__WHAT YOU NEED TO DO__.
Sort through the entries below and pull out lines containing the word "finishes".

=-=-=

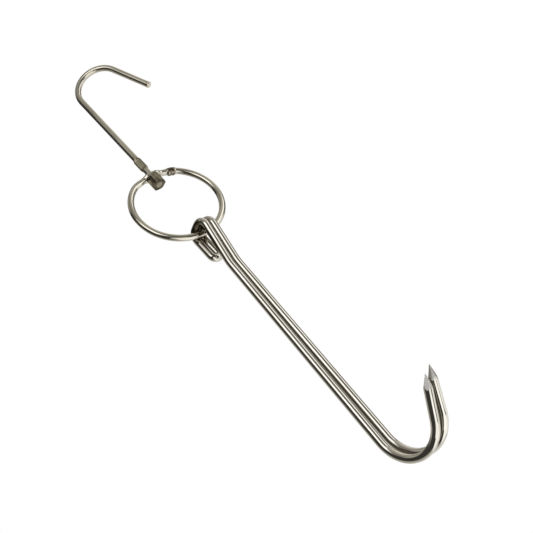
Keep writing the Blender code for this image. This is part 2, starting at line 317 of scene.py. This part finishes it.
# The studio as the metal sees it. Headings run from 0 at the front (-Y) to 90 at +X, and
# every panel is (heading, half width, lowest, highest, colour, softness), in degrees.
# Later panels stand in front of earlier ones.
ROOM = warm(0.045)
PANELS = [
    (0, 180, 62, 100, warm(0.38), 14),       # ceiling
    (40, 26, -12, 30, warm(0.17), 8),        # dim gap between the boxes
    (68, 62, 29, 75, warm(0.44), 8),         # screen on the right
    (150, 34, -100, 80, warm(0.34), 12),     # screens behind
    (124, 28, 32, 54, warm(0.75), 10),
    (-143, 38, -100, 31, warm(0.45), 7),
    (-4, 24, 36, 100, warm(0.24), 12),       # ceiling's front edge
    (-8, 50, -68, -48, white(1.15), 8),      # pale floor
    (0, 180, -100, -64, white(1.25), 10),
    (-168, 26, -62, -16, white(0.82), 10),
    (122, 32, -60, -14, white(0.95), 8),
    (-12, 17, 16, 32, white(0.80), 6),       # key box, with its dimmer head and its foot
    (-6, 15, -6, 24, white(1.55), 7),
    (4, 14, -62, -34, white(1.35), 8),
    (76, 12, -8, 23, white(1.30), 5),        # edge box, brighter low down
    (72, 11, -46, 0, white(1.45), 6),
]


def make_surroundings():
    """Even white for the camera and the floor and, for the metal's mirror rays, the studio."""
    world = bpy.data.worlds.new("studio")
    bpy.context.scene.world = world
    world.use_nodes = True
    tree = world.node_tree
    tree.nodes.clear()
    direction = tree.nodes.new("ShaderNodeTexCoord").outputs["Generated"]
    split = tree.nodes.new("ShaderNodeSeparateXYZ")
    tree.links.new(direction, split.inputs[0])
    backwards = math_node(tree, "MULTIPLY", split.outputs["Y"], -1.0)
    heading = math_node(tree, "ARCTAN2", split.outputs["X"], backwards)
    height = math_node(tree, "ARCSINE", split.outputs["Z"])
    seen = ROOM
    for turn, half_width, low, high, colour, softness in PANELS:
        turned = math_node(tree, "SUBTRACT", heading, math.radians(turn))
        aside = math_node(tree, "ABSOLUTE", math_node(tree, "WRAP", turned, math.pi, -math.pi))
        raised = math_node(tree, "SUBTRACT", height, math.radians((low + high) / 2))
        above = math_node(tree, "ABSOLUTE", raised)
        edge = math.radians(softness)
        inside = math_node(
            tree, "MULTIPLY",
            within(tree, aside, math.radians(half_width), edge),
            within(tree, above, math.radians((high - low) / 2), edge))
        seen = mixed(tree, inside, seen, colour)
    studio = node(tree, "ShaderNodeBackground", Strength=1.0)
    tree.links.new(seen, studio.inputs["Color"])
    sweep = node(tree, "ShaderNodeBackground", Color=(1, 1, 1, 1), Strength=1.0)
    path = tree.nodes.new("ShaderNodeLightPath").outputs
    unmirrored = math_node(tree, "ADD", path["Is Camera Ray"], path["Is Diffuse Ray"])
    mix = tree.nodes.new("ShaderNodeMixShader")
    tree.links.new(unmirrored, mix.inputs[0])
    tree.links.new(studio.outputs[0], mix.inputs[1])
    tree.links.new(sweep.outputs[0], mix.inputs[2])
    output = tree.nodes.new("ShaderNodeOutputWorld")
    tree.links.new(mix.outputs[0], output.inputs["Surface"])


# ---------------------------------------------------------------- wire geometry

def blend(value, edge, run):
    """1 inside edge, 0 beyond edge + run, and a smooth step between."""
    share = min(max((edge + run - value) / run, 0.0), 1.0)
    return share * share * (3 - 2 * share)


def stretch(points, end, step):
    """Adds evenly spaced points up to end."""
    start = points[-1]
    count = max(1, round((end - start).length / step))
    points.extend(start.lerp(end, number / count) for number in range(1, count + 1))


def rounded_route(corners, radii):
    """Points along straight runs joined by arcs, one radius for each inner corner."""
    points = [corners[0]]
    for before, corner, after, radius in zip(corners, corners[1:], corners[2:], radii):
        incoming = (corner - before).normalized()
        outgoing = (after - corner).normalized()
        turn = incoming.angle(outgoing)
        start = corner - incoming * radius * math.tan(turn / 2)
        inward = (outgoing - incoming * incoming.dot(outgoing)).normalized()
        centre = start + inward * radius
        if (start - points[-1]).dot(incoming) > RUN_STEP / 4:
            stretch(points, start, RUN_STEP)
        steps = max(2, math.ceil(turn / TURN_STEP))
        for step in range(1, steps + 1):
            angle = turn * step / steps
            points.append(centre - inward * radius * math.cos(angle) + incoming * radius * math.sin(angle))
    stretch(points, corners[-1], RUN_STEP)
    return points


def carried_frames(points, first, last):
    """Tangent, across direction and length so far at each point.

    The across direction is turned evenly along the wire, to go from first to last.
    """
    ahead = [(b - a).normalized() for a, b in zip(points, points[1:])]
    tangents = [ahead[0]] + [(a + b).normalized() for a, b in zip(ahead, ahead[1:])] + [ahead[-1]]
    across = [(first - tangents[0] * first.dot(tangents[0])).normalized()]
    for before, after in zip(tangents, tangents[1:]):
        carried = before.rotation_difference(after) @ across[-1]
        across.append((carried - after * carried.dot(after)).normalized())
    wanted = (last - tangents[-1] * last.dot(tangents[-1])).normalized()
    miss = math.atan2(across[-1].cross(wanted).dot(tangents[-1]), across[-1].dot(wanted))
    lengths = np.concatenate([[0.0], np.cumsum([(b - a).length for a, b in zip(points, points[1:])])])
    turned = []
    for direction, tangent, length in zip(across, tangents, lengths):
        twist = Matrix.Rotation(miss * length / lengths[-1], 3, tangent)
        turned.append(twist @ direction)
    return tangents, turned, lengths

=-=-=

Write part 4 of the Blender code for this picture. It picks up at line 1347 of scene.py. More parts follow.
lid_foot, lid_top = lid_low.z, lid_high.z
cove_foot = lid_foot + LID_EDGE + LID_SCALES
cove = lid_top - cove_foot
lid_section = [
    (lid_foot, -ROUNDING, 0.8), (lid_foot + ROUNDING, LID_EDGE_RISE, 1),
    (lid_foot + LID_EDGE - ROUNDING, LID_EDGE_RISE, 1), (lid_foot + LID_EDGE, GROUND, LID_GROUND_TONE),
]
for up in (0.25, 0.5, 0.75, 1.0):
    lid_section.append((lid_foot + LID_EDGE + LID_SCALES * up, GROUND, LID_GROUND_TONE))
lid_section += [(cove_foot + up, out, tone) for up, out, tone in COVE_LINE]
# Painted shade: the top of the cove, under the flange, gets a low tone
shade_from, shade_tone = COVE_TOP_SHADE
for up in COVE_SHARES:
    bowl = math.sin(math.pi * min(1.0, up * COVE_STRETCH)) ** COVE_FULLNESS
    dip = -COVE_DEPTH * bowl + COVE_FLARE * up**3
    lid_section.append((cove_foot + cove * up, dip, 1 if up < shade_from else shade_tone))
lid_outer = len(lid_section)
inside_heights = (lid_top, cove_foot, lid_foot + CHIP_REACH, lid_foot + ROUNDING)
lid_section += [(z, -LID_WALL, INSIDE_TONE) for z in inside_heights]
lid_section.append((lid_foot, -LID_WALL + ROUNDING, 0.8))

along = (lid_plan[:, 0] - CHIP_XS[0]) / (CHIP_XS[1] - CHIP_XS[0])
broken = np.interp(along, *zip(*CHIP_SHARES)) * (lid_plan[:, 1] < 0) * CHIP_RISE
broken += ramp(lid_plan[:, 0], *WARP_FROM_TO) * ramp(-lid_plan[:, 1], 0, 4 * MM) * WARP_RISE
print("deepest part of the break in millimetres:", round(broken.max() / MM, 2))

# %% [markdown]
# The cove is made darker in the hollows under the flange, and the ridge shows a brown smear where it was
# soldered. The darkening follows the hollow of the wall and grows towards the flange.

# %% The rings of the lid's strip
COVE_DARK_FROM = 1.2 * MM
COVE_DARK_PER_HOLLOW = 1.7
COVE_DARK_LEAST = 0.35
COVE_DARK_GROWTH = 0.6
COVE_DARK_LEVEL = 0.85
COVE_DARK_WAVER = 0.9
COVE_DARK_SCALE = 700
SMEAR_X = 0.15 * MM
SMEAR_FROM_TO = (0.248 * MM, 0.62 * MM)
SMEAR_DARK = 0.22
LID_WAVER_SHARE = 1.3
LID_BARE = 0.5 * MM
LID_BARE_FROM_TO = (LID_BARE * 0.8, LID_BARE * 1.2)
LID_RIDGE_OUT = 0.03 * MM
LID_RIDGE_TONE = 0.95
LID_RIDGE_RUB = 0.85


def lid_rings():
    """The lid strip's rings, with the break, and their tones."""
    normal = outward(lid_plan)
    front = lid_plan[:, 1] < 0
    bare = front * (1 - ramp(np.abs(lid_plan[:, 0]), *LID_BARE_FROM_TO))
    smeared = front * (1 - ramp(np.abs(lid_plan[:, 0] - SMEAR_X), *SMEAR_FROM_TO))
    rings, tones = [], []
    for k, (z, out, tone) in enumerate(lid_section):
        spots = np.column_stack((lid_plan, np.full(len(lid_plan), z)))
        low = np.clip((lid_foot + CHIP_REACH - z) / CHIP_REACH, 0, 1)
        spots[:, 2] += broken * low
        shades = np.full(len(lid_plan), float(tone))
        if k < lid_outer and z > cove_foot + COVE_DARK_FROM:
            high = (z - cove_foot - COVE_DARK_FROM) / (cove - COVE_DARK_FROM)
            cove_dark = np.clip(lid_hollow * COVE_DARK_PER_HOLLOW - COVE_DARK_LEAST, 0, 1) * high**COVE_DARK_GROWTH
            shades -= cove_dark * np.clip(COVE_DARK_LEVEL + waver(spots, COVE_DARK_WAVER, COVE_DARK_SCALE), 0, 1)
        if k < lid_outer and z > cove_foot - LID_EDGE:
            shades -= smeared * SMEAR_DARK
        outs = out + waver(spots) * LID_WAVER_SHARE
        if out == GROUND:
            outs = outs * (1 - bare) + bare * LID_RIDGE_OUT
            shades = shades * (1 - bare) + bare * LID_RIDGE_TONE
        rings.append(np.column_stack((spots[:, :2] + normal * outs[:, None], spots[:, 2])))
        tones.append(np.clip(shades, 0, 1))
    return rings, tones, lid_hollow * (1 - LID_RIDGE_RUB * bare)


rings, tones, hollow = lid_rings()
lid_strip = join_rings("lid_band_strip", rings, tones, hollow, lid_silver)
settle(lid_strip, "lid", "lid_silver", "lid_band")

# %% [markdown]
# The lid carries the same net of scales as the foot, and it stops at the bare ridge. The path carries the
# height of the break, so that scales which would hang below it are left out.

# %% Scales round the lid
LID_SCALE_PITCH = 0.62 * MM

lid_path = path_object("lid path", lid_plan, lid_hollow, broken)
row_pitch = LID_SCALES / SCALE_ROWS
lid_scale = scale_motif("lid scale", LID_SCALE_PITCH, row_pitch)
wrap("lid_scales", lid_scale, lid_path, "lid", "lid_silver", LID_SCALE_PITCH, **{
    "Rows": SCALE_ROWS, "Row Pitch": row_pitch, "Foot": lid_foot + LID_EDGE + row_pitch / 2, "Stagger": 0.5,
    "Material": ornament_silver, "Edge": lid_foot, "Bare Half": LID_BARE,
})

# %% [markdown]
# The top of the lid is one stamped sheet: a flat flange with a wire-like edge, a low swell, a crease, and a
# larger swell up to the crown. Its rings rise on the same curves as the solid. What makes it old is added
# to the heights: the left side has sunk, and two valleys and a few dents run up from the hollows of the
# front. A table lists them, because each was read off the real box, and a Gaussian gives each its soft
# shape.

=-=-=

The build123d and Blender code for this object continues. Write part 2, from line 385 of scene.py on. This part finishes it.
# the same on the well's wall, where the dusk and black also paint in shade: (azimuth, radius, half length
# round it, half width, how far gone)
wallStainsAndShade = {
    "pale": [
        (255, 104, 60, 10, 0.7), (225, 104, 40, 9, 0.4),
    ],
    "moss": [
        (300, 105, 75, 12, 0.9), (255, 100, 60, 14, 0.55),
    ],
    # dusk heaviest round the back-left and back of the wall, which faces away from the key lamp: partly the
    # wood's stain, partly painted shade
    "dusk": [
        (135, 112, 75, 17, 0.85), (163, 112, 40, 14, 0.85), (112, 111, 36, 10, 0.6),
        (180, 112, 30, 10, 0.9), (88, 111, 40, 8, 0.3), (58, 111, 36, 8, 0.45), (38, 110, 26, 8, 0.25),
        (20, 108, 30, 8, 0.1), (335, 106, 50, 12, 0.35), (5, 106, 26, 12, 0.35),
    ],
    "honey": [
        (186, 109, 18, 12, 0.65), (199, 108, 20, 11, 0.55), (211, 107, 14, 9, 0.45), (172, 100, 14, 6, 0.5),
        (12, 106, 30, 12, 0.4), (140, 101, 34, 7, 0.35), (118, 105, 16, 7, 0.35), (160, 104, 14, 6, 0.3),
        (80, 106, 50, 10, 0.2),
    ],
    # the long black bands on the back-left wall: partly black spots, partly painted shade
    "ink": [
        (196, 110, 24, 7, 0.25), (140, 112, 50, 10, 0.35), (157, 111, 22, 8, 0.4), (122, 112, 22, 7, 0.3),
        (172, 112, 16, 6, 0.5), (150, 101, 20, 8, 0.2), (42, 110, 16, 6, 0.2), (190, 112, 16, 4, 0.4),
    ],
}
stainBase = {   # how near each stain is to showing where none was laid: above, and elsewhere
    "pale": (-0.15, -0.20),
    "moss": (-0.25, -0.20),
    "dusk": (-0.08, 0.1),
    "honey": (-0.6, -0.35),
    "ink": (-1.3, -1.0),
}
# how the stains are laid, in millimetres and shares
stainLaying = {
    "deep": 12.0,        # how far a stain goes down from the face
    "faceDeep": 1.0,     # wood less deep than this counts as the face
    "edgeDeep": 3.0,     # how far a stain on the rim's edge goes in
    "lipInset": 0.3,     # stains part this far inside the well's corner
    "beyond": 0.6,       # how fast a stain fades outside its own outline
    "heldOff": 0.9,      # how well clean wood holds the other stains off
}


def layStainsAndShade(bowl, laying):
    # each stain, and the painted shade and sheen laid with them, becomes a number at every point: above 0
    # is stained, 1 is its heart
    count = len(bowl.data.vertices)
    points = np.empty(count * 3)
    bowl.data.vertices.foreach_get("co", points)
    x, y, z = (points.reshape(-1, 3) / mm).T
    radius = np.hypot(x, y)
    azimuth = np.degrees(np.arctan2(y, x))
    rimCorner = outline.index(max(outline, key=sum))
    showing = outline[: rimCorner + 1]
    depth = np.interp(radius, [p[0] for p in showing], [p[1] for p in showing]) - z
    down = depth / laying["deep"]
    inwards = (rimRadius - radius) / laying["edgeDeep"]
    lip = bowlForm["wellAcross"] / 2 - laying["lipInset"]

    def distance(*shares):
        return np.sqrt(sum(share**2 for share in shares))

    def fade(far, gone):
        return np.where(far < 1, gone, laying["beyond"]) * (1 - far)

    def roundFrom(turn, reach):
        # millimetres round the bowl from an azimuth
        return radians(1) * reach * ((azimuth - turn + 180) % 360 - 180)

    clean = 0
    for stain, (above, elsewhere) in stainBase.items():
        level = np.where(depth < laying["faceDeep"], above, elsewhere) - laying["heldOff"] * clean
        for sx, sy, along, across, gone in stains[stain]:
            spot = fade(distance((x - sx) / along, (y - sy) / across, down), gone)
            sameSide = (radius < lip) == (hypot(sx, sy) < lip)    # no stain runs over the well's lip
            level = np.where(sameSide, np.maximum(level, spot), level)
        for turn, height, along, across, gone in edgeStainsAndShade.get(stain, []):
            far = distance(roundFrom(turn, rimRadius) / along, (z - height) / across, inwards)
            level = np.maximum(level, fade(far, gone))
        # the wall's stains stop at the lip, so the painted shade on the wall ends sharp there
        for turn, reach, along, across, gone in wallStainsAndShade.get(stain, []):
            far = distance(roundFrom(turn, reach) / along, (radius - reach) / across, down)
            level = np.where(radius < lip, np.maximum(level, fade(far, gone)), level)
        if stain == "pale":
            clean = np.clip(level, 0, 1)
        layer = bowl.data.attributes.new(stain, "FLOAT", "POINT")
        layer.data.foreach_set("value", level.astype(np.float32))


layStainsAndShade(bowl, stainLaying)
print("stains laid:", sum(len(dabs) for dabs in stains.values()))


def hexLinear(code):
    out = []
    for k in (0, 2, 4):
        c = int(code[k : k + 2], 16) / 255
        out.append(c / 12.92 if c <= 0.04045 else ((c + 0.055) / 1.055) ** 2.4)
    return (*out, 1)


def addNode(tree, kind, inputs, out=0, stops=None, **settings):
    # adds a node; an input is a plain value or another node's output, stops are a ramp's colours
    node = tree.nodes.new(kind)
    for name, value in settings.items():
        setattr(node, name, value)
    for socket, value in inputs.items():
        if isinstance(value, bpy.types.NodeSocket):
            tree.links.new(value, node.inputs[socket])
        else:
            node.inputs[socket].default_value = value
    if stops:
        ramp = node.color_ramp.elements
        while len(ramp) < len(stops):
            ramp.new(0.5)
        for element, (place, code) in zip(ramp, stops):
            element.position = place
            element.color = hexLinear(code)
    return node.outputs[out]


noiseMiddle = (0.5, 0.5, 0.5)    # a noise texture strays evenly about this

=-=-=

__ANSWER TO THIS PROBLEM__.
Keep writing the Blender code for this image. This is part 2, starting at line 317 of scene.py. This part finishes it.
The build123d and Blender code for this object continues. Write part 2, from line 385 of scene.py on. This part finishes it.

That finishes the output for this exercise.